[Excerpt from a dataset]
◆ ◆ ◆ ◆

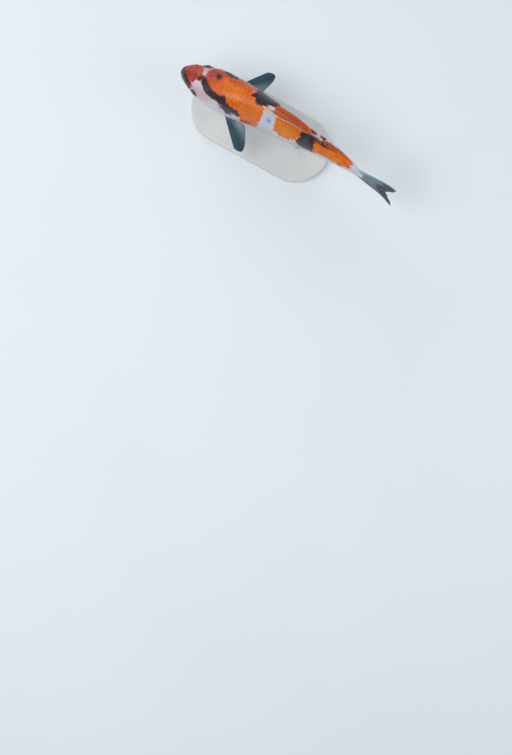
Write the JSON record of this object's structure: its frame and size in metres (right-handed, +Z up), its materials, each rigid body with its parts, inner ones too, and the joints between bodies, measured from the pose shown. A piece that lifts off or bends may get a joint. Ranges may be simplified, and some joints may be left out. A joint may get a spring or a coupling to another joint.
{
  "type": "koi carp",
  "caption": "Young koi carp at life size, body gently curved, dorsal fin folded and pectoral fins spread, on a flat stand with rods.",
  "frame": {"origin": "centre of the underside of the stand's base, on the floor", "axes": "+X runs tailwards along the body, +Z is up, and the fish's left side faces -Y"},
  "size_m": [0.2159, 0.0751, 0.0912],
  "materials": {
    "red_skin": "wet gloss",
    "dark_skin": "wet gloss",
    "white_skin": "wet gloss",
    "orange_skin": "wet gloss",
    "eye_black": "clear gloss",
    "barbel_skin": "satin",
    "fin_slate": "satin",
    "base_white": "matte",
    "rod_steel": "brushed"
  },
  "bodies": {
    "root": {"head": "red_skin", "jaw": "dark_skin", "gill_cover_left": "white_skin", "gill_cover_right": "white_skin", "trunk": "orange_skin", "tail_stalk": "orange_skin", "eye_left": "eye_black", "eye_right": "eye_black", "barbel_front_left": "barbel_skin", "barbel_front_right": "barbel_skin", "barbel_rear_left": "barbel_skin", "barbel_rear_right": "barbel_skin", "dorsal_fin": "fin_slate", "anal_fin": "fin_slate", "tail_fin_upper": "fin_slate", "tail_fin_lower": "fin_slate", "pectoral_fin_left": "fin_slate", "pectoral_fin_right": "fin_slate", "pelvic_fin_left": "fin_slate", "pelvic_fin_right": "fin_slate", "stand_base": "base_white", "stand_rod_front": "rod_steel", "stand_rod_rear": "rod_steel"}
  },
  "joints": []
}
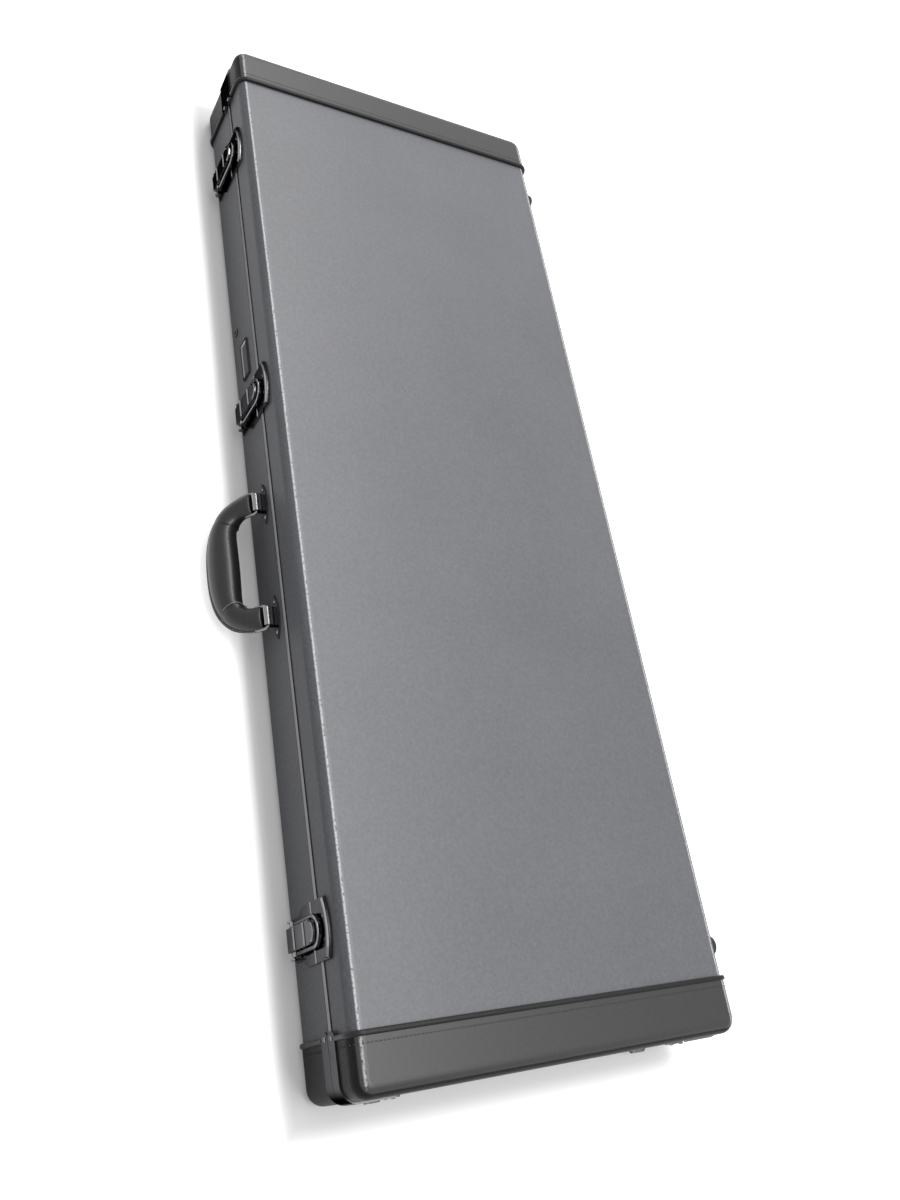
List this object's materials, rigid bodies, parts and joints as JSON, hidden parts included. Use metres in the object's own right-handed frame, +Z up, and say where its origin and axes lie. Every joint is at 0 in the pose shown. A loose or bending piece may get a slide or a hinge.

◆ ◆ ◆ ◆

GIVEN EXERCISE
Write out the whole listing again. Match it word for word.

IN RESPONSE
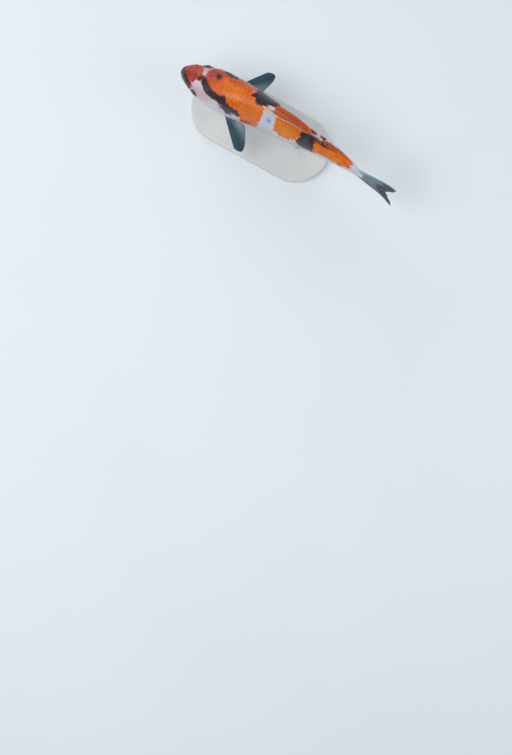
Write the JSON record of this object's structure: its frame and size in metres (right-handed, +Z up), its materials, each rigid body with its parts, inner ones too, and the joints between bodies, measured from the pose shown. A piece that lifts off or bends may get a joint. Ranges may be simplified, and some joints may be left out. A joint may get a spring or a coupling to another joint.
{
  "type": "koi carp",
  "caption": "Young koi carp at life size, body gently curved, dorsal fin folded and pectoral fins spread, on a flat stand with rods.",
  "frame": {"origin": "centre of the underside of the stand's base, on the floor", "axes": "+X runs tailwards along the body, +Z is up, and the fish's left side faces -Y"},
  "size_m": [0.2159, 0.0751, 0.0912],
  "materials": {
    "red_skin": "wet gloss",
    "dark_skin": "wet gloss",
    "white_skin": "wet gloss",
    "orange_skin": "wet gloss",
    "eye_black": "clear gloss",
    "barbel_skin": "satin",
    "fin_slate": "satin",
    "base_white": "matte",
    "rod_steel": "brushed"
  },
  "bodies": {
    "root": {"head": "red_skin", "jaw": "dark_skin", "gill_cover_left": "white_skin", "gill_cover_right": "white_skin", "trunk": "orange_skin", "tail_stalk": "orange_skin", "eye_left": "eye_black", "eye_right": "eye_black", "barbel_front_left": "barbel_skin", "barbel_front_right": "barbel_skin", "barbel_rear_left": "barbel_skin", "barbel_rear_right": "barbel_skin", "dorsal_fin": "fin_slate", "anal_fin": "fin_slate", "tail_fin_upper": "fin_slate", "tail_fin_lower": "fin_slate", "pectoral_fin_left": "fin_slate", "pectoral_fin_right": "fin_slate", "pelvic_fin_left": "fin_slate", "pelvic_fin_right": "fin_slate", "stand_base": "base_white", "stand_rod_front": "rod_steel", "stand_rod_rear": "rod_steel"}
  },
  "joints": []
}
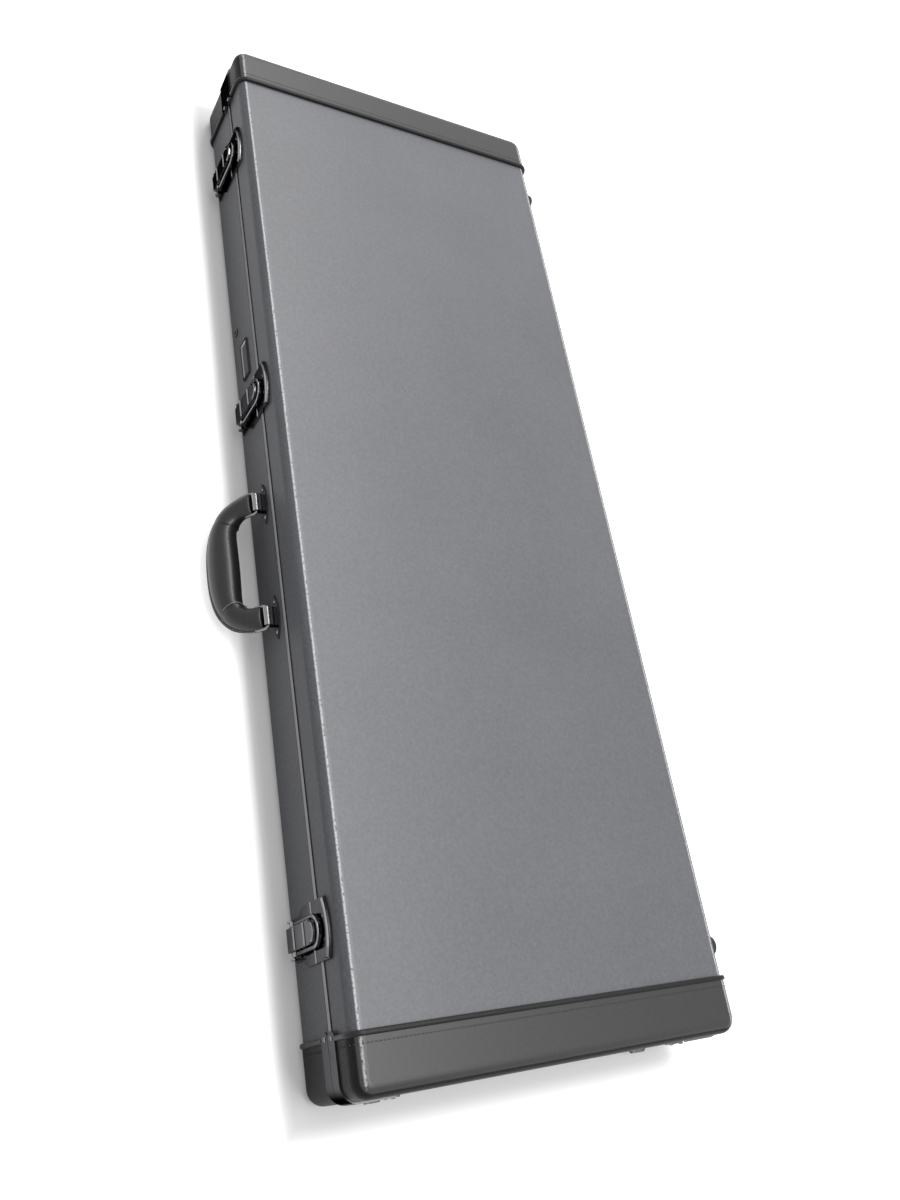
List this object's materials, rigid bodies, parts and joints as JSON, hidden parts included. Use metres in the object's own right-handed frame, +Z up, and say where its origin and axes lie. Every joint is at 0 in the pose shown. A loose or bending piece may get a slide or a hinge.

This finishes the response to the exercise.